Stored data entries

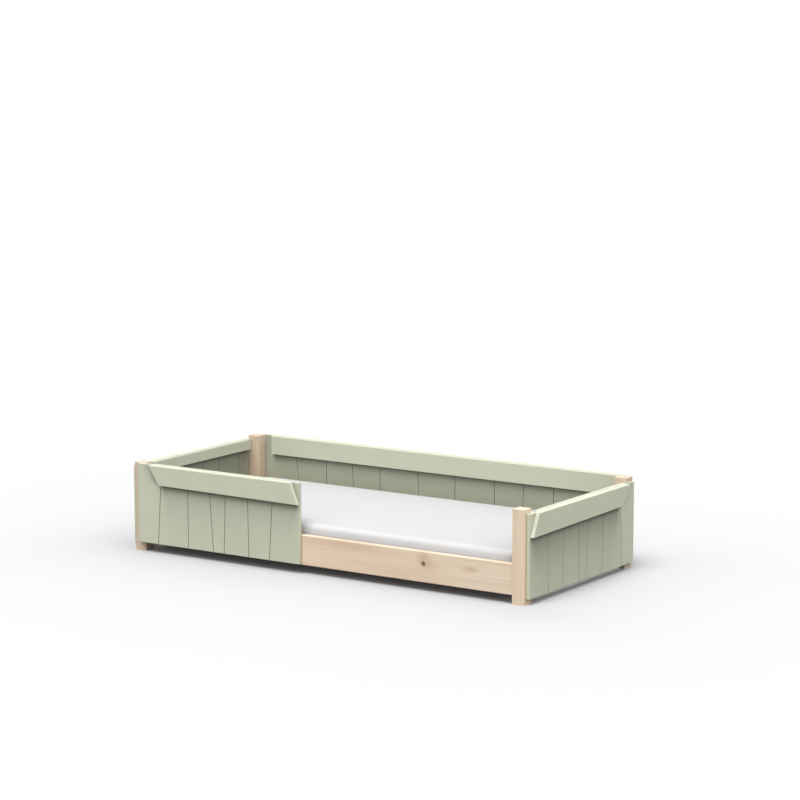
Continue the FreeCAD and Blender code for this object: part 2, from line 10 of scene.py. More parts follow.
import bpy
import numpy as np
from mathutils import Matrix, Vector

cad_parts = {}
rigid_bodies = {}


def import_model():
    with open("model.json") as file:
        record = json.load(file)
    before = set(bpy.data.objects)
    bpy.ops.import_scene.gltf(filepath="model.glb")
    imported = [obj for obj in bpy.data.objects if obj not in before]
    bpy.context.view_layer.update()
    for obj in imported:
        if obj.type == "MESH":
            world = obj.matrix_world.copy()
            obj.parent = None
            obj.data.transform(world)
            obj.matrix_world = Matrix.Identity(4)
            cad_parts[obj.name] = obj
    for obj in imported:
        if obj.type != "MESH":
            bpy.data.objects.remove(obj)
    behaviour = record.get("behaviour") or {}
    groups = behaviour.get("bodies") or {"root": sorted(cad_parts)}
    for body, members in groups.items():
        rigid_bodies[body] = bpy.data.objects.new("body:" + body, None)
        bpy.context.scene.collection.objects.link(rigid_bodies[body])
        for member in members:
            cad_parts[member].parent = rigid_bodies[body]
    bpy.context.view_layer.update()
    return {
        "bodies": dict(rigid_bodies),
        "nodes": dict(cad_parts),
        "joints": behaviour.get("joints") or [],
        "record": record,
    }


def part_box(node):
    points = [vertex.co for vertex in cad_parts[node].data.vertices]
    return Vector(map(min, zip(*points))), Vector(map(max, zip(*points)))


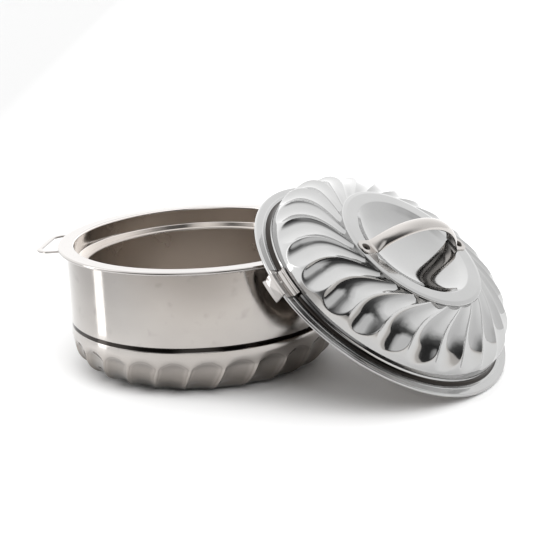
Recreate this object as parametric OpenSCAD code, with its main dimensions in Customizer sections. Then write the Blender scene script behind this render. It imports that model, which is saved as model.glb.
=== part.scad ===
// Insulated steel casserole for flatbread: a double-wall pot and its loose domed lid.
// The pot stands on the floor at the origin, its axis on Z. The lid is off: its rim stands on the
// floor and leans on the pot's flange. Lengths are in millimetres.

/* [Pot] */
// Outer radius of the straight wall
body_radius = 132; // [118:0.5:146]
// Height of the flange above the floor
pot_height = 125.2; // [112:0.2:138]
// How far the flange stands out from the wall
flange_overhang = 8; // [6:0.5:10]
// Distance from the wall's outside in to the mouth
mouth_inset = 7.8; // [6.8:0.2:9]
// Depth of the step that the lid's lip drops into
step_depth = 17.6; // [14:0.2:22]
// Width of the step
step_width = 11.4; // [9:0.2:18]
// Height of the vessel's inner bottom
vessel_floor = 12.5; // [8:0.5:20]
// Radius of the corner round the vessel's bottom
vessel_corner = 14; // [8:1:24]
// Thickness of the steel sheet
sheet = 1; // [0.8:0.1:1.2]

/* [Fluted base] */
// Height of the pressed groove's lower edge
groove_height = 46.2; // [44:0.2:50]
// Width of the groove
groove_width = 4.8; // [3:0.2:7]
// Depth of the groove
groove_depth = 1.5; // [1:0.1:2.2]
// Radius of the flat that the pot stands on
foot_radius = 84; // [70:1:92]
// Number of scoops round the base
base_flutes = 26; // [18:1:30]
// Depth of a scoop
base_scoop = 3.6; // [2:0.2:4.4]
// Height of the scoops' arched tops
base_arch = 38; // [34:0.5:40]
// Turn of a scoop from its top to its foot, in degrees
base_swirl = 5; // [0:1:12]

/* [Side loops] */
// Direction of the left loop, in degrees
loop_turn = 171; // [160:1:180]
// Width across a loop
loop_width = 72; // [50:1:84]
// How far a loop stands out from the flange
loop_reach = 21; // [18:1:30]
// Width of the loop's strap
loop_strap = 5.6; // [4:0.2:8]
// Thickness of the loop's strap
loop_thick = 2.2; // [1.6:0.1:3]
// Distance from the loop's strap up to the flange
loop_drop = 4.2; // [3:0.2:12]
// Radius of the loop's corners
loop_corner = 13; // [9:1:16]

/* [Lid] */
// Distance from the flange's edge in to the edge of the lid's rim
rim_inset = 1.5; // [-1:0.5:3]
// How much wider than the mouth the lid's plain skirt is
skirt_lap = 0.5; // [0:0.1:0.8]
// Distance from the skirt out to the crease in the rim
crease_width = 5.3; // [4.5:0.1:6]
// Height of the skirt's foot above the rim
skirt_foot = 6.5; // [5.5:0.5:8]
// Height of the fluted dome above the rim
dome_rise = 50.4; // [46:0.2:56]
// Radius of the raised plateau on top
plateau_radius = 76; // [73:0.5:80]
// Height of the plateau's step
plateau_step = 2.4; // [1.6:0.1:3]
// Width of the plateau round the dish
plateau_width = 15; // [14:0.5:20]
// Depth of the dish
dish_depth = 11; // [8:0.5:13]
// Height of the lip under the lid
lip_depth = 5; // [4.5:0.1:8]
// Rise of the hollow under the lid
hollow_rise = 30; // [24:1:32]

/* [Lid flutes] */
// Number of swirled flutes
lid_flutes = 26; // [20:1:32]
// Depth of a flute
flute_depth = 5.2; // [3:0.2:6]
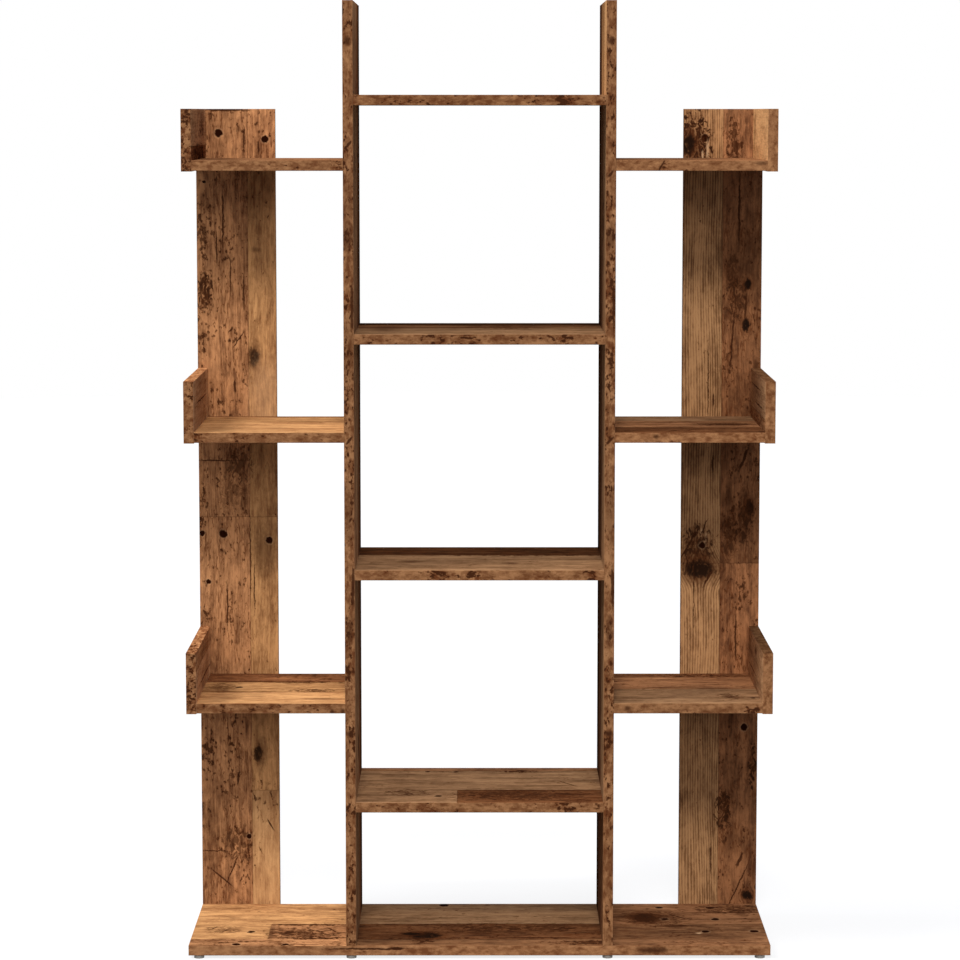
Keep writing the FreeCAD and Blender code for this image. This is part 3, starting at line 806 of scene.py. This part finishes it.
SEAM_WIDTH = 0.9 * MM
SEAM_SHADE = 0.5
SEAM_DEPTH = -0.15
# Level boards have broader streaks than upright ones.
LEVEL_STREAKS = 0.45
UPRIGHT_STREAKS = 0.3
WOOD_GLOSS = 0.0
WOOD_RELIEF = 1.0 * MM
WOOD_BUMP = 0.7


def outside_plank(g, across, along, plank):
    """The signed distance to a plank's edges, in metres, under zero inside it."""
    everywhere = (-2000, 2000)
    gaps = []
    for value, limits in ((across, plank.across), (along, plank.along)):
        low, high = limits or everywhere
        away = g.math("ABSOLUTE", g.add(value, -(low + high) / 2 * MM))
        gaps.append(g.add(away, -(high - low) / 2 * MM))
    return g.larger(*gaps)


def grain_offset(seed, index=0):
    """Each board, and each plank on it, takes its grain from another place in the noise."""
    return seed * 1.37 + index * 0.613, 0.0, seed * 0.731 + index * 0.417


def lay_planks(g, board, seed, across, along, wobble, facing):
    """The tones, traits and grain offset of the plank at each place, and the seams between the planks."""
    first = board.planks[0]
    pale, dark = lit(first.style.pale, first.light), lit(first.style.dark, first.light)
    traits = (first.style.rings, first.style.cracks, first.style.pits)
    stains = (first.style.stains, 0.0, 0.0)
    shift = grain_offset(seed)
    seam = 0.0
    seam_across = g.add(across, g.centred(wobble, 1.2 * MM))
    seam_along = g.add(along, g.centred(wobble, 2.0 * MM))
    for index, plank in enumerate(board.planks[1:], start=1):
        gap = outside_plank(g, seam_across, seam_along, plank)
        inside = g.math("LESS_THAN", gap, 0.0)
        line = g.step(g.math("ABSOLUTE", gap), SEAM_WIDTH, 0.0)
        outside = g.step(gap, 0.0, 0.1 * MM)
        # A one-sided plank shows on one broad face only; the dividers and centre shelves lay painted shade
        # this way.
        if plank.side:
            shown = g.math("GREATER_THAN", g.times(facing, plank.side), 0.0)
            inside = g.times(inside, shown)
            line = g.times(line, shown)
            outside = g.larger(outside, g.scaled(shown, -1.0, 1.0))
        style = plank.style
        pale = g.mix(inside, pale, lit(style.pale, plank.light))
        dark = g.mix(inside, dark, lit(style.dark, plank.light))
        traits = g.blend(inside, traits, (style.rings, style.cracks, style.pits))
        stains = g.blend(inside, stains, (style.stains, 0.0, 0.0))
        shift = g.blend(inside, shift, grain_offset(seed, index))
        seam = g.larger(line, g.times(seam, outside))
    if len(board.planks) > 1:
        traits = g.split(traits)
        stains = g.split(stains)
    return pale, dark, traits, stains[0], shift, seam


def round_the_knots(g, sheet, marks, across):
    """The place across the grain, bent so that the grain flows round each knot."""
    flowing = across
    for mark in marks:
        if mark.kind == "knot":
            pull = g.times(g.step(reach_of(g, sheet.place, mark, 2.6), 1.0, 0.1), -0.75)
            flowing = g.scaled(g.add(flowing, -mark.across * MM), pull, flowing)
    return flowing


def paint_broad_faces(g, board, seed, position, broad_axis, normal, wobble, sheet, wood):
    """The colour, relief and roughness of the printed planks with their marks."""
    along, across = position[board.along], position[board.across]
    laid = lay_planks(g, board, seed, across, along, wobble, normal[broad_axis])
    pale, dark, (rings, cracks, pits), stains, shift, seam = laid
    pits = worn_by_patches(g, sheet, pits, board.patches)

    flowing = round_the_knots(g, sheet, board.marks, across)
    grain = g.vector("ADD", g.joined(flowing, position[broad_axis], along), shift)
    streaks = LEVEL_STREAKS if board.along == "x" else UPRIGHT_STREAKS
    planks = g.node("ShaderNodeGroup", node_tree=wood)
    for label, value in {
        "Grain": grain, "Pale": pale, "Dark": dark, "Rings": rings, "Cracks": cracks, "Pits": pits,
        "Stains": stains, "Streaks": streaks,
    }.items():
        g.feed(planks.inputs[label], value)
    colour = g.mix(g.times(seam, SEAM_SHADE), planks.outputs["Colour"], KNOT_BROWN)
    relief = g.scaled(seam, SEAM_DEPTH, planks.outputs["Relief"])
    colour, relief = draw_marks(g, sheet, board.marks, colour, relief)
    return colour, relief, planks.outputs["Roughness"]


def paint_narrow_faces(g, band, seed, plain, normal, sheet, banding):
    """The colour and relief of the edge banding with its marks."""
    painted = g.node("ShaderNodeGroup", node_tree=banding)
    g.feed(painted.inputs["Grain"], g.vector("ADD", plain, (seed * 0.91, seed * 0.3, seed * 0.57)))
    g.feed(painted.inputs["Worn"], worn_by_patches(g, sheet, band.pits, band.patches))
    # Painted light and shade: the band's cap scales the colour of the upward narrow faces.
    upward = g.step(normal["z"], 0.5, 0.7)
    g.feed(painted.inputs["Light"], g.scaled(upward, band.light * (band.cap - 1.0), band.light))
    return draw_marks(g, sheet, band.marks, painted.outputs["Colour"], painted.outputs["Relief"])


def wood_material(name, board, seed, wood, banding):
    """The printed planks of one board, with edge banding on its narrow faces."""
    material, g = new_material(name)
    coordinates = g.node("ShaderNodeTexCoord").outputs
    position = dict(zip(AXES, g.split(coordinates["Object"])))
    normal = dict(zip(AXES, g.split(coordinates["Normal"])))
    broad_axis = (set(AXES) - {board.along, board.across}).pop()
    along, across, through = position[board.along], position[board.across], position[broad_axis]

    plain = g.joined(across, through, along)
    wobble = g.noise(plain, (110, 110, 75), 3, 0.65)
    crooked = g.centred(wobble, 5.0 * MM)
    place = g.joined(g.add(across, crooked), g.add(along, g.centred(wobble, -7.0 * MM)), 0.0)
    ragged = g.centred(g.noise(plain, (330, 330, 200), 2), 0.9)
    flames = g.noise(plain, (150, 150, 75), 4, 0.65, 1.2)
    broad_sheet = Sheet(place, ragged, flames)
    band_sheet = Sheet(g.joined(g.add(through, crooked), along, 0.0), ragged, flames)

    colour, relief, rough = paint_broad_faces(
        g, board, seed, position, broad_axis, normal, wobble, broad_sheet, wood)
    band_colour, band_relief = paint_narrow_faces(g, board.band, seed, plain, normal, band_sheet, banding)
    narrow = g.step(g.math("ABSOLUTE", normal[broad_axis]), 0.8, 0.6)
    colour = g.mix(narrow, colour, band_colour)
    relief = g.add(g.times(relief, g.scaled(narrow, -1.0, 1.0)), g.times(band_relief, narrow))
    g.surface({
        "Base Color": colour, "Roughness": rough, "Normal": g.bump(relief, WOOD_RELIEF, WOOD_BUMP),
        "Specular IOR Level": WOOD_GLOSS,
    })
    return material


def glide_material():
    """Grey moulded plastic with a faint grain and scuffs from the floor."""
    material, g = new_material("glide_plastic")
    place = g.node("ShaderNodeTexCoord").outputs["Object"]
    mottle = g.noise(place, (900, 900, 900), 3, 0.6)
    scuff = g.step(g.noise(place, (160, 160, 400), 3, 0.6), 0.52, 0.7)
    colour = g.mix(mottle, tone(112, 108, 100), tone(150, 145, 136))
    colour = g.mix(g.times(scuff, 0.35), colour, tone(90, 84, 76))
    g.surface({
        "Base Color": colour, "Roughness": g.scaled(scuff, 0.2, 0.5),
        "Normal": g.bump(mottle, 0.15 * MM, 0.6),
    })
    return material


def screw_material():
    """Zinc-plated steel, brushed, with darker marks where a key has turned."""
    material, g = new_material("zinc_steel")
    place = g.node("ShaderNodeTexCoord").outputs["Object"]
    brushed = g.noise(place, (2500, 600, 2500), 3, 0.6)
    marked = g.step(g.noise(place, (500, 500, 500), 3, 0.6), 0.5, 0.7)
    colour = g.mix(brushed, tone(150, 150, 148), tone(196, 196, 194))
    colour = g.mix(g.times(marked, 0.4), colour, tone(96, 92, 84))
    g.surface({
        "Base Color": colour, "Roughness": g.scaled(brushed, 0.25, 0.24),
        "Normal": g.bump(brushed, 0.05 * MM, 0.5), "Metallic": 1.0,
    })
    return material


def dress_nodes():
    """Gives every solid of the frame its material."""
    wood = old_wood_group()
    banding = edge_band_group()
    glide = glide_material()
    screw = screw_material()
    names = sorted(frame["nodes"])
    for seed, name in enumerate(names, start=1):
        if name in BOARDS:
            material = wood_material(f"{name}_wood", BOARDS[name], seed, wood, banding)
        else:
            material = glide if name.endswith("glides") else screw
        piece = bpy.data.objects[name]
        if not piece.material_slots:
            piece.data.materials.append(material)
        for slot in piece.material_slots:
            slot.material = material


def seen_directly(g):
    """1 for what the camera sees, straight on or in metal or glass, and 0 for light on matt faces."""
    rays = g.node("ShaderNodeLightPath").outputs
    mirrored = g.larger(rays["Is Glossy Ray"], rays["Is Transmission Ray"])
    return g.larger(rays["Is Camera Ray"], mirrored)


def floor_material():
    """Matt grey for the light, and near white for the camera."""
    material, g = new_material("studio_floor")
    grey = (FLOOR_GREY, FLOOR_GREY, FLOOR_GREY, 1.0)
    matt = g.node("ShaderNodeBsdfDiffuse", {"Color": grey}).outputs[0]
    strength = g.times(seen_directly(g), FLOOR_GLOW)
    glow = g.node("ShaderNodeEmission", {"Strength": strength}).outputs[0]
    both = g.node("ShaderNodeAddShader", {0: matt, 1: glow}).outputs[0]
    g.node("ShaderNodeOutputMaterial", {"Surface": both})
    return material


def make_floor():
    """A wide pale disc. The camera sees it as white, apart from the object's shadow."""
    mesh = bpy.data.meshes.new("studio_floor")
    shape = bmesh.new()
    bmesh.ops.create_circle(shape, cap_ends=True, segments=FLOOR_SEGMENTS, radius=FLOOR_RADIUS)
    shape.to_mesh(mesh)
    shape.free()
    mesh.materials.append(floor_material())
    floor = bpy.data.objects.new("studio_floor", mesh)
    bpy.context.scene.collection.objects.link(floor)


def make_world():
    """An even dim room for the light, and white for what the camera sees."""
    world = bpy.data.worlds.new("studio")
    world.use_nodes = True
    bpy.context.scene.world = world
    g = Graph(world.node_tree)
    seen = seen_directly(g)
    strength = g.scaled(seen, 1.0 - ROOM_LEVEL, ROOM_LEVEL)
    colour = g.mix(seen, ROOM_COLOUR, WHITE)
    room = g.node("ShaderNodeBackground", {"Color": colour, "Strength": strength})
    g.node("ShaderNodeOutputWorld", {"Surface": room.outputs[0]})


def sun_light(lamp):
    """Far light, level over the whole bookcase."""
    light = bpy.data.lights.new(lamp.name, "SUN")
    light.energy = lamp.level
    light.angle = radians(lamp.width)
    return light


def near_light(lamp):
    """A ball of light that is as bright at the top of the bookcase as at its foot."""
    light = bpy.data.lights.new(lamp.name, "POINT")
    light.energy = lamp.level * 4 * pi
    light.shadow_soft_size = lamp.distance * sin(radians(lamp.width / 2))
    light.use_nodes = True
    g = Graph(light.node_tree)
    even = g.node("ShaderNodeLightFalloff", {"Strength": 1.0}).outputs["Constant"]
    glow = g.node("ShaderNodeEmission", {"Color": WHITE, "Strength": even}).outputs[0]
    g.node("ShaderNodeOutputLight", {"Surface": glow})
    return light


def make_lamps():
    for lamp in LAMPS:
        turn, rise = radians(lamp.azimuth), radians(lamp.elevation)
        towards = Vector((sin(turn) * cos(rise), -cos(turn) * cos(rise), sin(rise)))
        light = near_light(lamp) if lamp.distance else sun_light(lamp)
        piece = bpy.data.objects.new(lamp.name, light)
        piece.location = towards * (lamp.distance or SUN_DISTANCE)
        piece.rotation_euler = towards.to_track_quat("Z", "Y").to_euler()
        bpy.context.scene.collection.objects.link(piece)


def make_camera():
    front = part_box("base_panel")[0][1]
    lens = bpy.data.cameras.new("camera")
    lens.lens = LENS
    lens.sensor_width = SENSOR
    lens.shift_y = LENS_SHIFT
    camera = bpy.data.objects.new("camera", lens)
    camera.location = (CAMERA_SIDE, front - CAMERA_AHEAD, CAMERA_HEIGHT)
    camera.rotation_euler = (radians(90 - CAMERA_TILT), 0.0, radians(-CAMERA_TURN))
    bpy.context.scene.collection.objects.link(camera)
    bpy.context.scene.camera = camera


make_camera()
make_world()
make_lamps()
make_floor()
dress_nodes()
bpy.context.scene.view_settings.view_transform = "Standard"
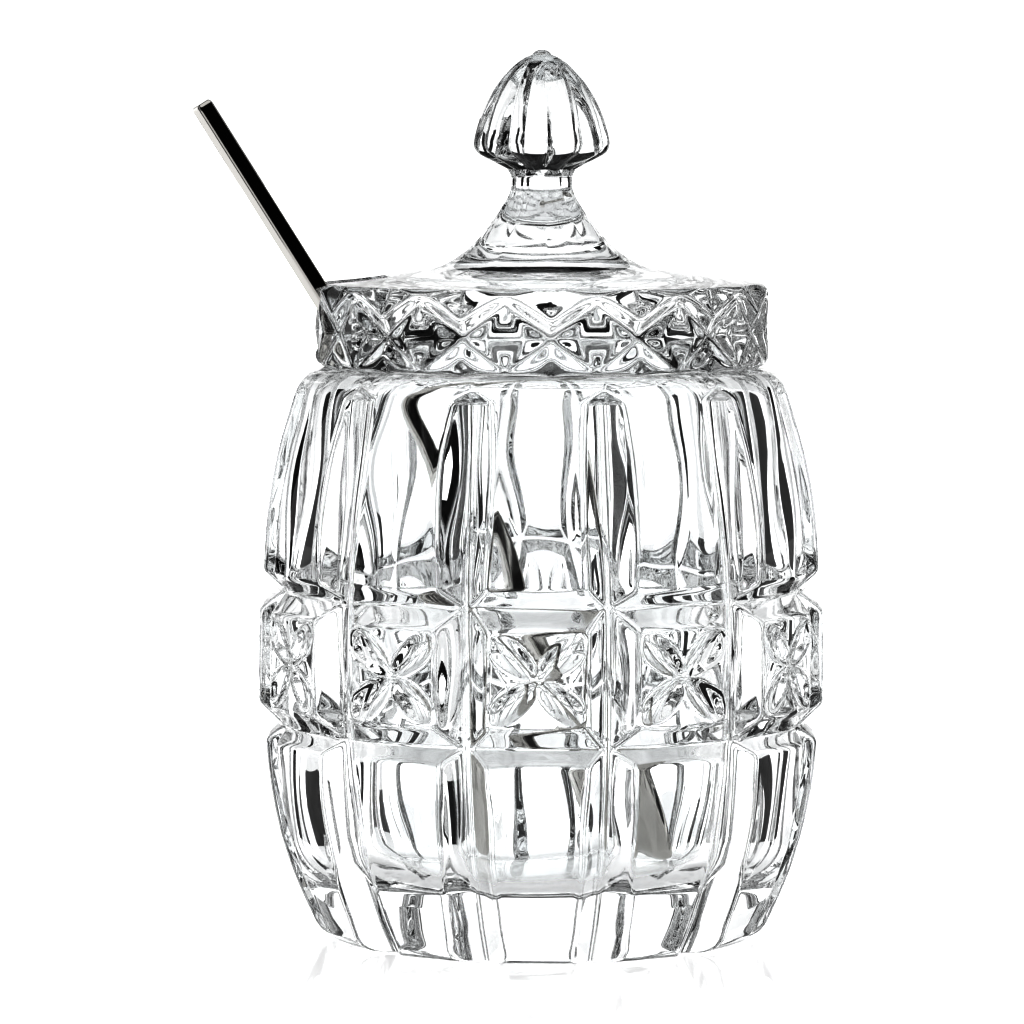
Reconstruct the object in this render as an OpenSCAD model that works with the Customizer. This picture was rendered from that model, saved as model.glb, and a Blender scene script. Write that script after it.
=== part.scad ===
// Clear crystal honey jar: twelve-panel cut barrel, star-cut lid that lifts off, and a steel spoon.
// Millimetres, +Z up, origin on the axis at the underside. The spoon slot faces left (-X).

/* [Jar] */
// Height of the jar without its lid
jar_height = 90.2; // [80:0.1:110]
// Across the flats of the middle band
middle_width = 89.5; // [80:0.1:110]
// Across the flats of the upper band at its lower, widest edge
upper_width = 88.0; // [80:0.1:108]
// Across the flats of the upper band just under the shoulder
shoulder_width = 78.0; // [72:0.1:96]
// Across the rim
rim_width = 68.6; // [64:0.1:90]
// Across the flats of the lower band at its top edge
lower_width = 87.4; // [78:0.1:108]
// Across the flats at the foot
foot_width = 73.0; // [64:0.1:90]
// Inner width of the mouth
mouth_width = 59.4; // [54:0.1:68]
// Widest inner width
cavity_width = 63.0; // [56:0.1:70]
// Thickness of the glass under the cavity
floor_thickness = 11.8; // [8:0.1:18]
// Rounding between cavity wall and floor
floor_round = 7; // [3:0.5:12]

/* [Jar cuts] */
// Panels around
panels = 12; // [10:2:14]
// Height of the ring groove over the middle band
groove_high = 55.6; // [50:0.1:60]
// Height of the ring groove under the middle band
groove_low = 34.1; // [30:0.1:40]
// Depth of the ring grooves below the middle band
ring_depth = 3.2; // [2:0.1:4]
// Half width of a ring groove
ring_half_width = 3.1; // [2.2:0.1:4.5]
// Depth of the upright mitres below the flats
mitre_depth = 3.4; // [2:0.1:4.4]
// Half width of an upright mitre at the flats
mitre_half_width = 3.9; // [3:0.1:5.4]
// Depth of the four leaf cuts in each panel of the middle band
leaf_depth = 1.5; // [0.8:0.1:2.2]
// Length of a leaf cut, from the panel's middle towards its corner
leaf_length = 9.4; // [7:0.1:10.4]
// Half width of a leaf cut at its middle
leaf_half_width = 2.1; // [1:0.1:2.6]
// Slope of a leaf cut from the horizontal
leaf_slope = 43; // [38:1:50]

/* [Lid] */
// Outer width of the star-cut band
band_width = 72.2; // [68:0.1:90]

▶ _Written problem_
Both the line with "Keep writing the" and the line with "WOOD_BUMP = 0.7" belong in the answer; write them out exactly, with every line between.

▶ _The completed task_
Keep writing the FreeCAD and Blender code for this image. This is part 3, starting at line 806 of scene.py. This part finishes it.
SEAM_WIDTH = 0.9 * MM
SEAM_SHADE = 0.5
SEAM_DEPTH = -0.15
# Level boards have broader streaks than upright ones.
LEVEL_STREAKS = 0.45
UPRIGHT_STREAKS = 0.3
WOOD_GLOSS = 0.0
WOOD_RELIEF = 1.0 * MM
WOOD_BUMP = 0.7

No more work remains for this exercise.